In all, 14 civilians and 13 terrorists were killed in the attacks against three Christian churches and a local police headquarters. More than 40 people were wounded.

"The Arek Surabaya (local residents) are now motivated to promote social cohesion and counter the rise of fundamentalism,” said Aloysius Widyawan Louis, a theologian at the Widya Mandala Catholic University in Surabaya.

"This tragedy was truly an experience of faith,” he added. “The beautiful thought that has emerged is that terror has not brought hatred but forgiveness.
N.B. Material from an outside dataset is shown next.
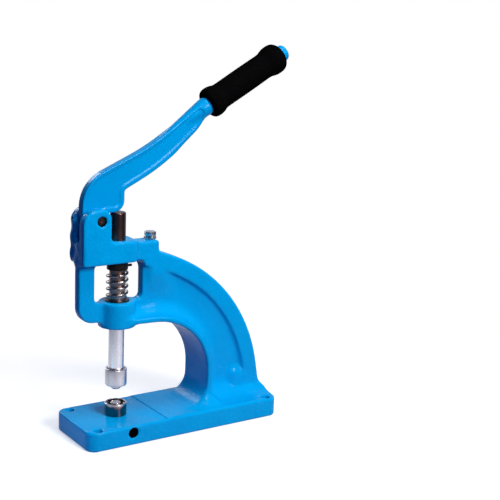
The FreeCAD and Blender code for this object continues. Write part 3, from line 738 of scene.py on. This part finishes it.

We have experienced living evil, but we need clemency.”

Even Angga Indraswara, professor at Sanata Dharma University in Yogyakarta, points the finger at the rise of a "new" Islamic fundamentalism, which operates within Indonesia’s young democracy.

"We are talking about movements capable of mobilising many people marginalised by the dominant political-economic structure to take part in mass protest," he explained.

According to the scholar, the existence of such groups benefits some political elites and provides visibility to increasingly conservative positions, which feed discrimination against minorities.

As the country gets ready to vote on 17 April, ethnicity and religion are more than ever at the centre of the political debate.

Galih Arga Wiwin Aryanto, who also teaches at the Sanata Dharma, spoke at the conference about "God-fearing and the development of the identity of the first Christians in the Acts of the Apostles".

He explained how human beings often understand God through their ethnic and cultural lenses.